Mastering the Business of Yoga tackles the subject of how to run at-home or online yoga businesses. Amanda Kingsmith started the podcast back in February 2016 as a way to advise yoga instructors on how to become true entrepreneurs.
Her podcasts are great because they’re quite long, averaging more than an hour each. So you’ll get a ton of good stuff from each episode. Money, theory, marketing, legal concerns, retreats, and mindfulness are some of the many topics that MBOM has covered over the years.
The only inconvenience is that the episodes aren’t numbered, nor does each episode have its own URL, so it can be difficult to track which ones you’ve listened to.

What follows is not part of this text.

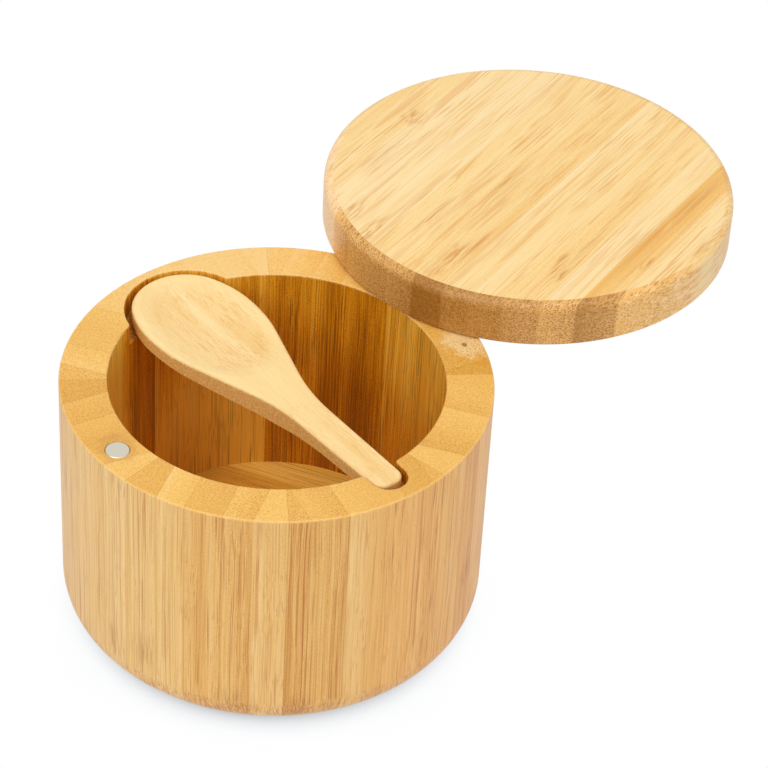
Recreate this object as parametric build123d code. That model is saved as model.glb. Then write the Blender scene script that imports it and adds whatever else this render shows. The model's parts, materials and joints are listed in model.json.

Don’t Miss: How to Become a Yoga Entrepreneur
Amy McDonald describes her Abundant Yoga Teacher podcast as “A weekly conversation for Yoga teachers and holistic practitioners who are looking to create abundant business… without feeling fake, pushy or ‘salesy’.” That outlook has helped her gain a large following.
Episode topics range from more broad questions, like “What Are You Actually Teaching?” and “How Do I Know For Sure What My Purpose Is?,” to nuts-and-bolts yoga business advice such as “How to Teach Yoga 1:1 Online,” “Yes, Your Yoga Business Needs a Lawyer,” and “Managing Your Online Energy for the Longer Term.”
Don’t Miss: What Are You Actually Teaching?
Aspiring yoga instructors can’t go wrong with Susanne Rieker’s The Blissful Biz. She devotes a great deal of attention to the ins and outs of online yoga courses, plus just about every other aspect of making money as a yoga teacher.
The episode “Braving Anxiety as an Entrepreneur” is a good one for beginners who are battling uncertainty. “YouTube for Yoga Teachers” is another must-listen for folks who want to create videos to build up an online following.
Surely some of these podcasts will aid you as you continue your yoga journey. Try out a few to discover the best yoga podcasts for your purposes!